Priests who are concelebrating at a papal Mass inside St. Peter's Basilica begin by showing up about one and a half to two hours before the Mass. After a brief security check, they enter a large hallway inside the apostolic palace that is near a statue of Emperor Constantine.

Here the priests prepare for Mass, putting on their own albs, cinctures and stoles. The Vatican provides a chasuble – the outermost garment – for each of the priests.

"Which is pretty impressive when you think about it," remarked Baggot, because the number of chasubles the Vatican owns must be in the hundreds.

The priests are then given some brief instructions, which Baggot said have lately included the insistence that priests do not take any photos during the Mass – a request from Pope Francis himself.

He said that while he understands the desire to record the moment with a photo or video, he thinks it is more respectful of the Mass to keep cellphones put away.

"I think it's a very wise decision [of Pope Francis]," he noted, explaining that "it helps all of the priests, and I think all of the lay people as well, to live the Mass as a prayerful experience."

Shortly before the Eucharistic prayer, the concelebrating priests – usually around 100 – are called to approach the altar and are given gold ciboria holding the hosts to be consecrated.

The distribution of Holy Communion, Baggot explained, "is a tremendously powerful experience. Because I have never met or seen these pilgrims in my entire life, but I'm given this unique privilege of distributing the Body and Blood of Christ and giving them the most important gift I could possibly give."

He said it is also edifying "to see people from around the world who are gathered together in this common faith."

"While I had many beautiful experiences [at Mass] as a seminarian and as a religious in formation, even the experience of distributing communion… There's nothing quite like being a priest and saying these words of consecration and knowing that God is acting through you in a very particular way," he said.

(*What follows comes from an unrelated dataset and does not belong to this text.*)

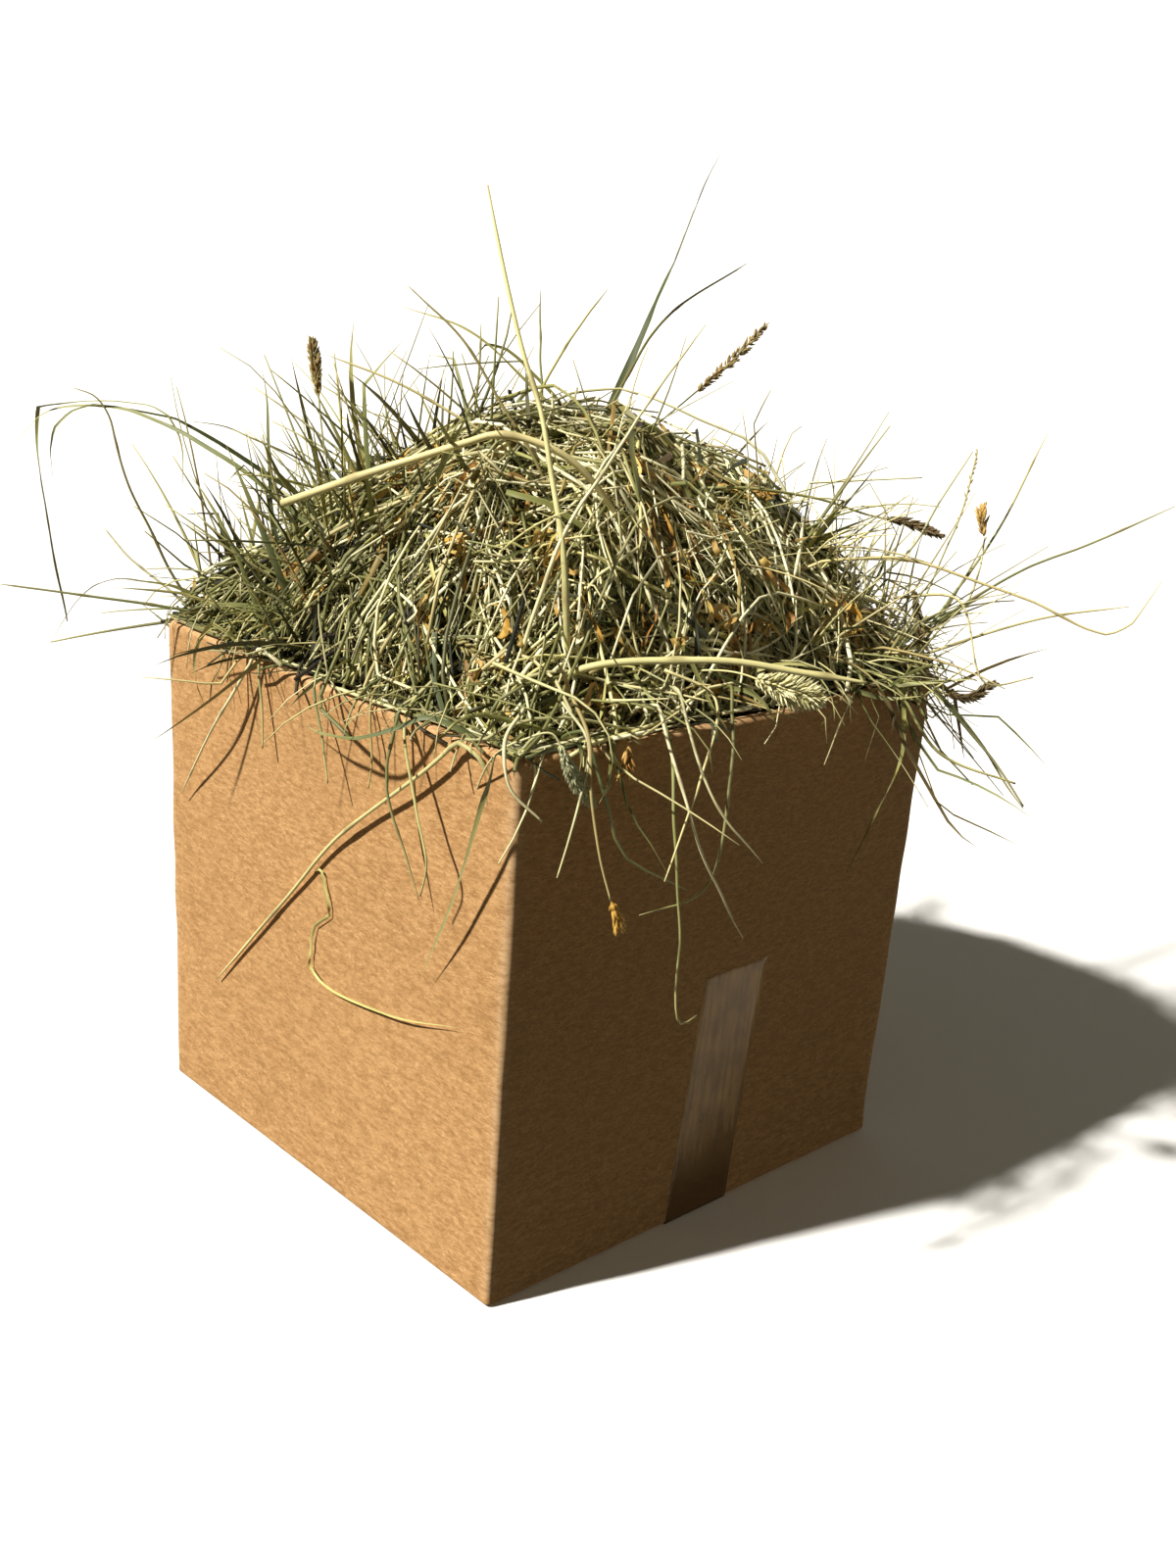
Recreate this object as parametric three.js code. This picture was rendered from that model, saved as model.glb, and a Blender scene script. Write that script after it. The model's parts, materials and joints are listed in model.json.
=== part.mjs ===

According to Baggot, it is not difficult to concelebrate at a papal liturgy. A priest who would like to do so should just contact the Vatican's Prefecture of the Papal Household to ask for a special concelebrating ticket for priests.

To concelebrate at a papal Mass is "highly recommended," he said laughingly. "If you're a priest and have the opportunity, then by all means, take advantage of the opportunity. It's well worth arriving an hour and a half or two hours early to prepare."

"It's an incredibly beautiful experience. I can think of few better ways to live the universality of our Catholic Church."